Peace and freedom are the immediate by-products of independence and for someone who grew up during the war, peace and freedom were never felt until its conclusion in 2009. Therefore in terms of national importance, the end of the conflict was deeply felt and was found more relatable for her generation compared to the Independence of 1948, Devrangee says.
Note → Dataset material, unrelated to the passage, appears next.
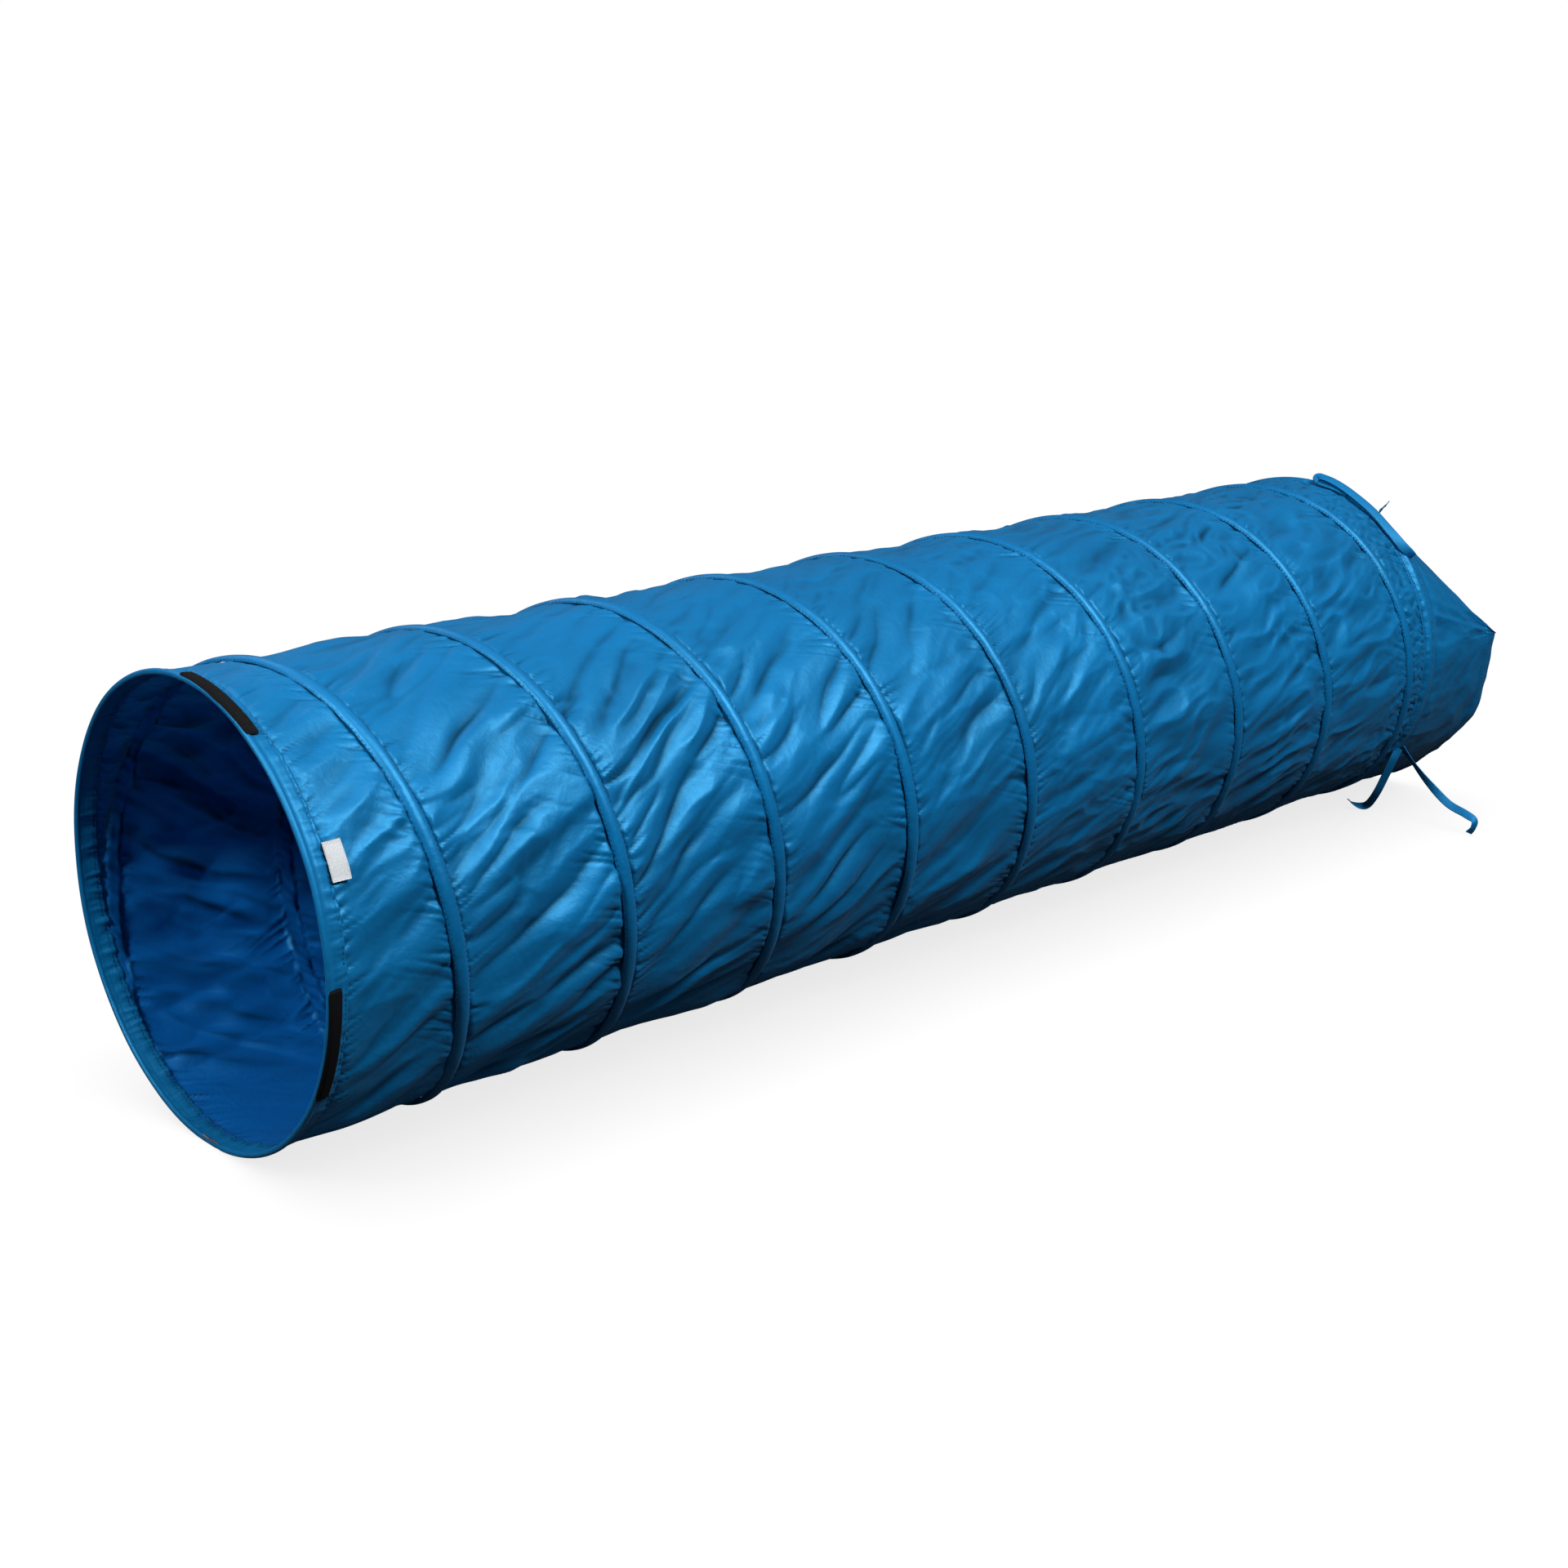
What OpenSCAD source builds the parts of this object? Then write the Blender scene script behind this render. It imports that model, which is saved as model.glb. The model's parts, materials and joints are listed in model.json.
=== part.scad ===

Real Independence for Sri Lanka, she believes was when the first Republican Constitution was created rather than the immediate freedom from colonialism. She doesn’t feel it is something to celebrate on such a grand scale because of how it was received but she is grateful for the people that did push for Sri Lanka’s Independence. The 1972 Constitution, she says was made with our effort, and that is the Independence we strived for and rightfully got.

Stephanie Sansoni (22)
Kandy, International Relations student:
Stephanie always had a great sense of national pride. She remembers how Independence Day was celebrated in school and how her family hoisted a flag. Independence, for her, is an entity gaining freedom from external control. As a student of International Relations, Stephanie feels that over time she has come to understand that the word “independence” has a plurality to it and that the global dynamics of Independence is changing.
As a Burgher she had often heard her elders say that if the British had stayed, Sri Lanka would have been a more developed nation. But Stephanie felt that if things remained the way they were, Sri Lanka would have been another island under the enslavement of the colonizers. Stephanie feels that Independence is not possible in today’s world as it would require a country to be entirely self-sufficient.